Two-dimensional Eshelby’s problem for two imperfectly bonded piezoelectric half-planes

General solutions are derived to the two-dimensional Eshelby’s problem of an inclusion of arbitrary shape embedded in one of two imperfectly bonded anisotropic piezoelectric half-planes. The inclusion undergoes uniform eigenstrains and eigenelectric fields. In this work four different kinds of imperfect interface models with vanishing thickness are considered: (i) a compliant and weakly conducting interface, (ii) a stiff and highly conducting interface, (iii) a compliant and highly conducting interface, and (iv) a stiff and weakly conducting interface. Furthermore the obtained general solutions are illustrated in detail through an example of an elliptical inclusion near the imperfect interface. It is observed that the full-field expressions of the three analytic function vectors characterizing the electroelastic field in the two piezoelectric half-planes including the elliptical inclusion can be elegantly and concisely presented through the introduction of an integral function.

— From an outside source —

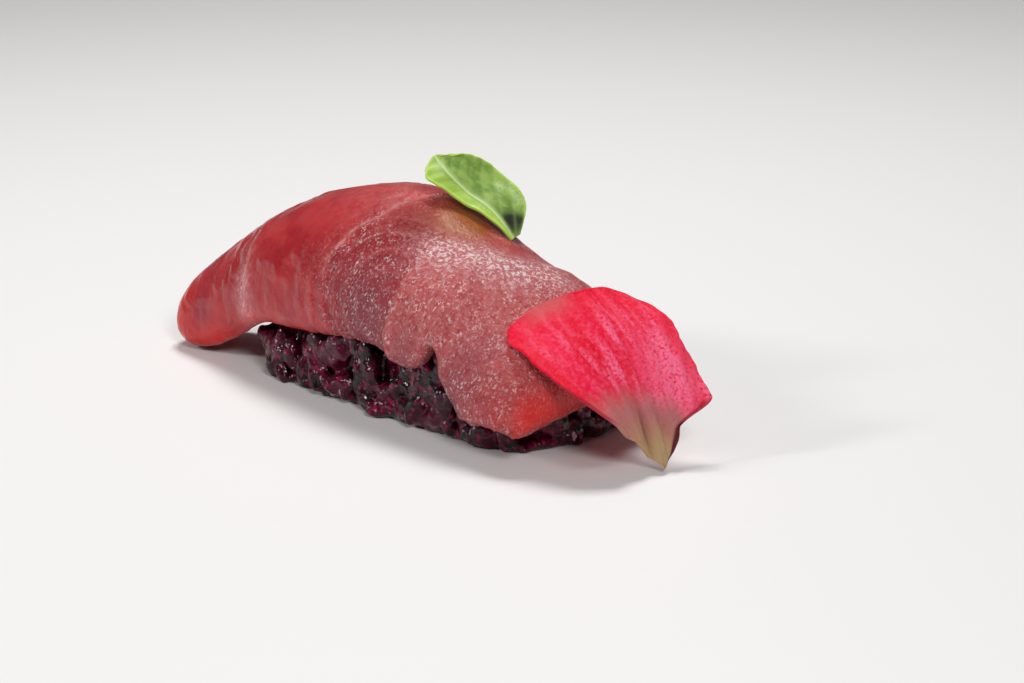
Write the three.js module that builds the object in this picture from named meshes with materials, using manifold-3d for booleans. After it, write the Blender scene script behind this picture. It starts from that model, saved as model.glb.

We also present the tractions and normal electric displacement along a compliant and weakly conducting imperfect interface induced by the elliptical inclusion. It is found that the imperfection of the interface has no influence on the leading term in the far-field asymptotic expansion of the tractions and normal electric displacement along the compliant and weakly conducting interface induced by an arbitrary shaped inclusion. The far-field expansions of the analytic function vectors in the two imperfectly bonded half-planes for an arbitrary shaped inclusion are also derived. Some new identities and structures of the matrices N i and N i ( - 1 ) for anisotropic piezoelectric materials are obtained.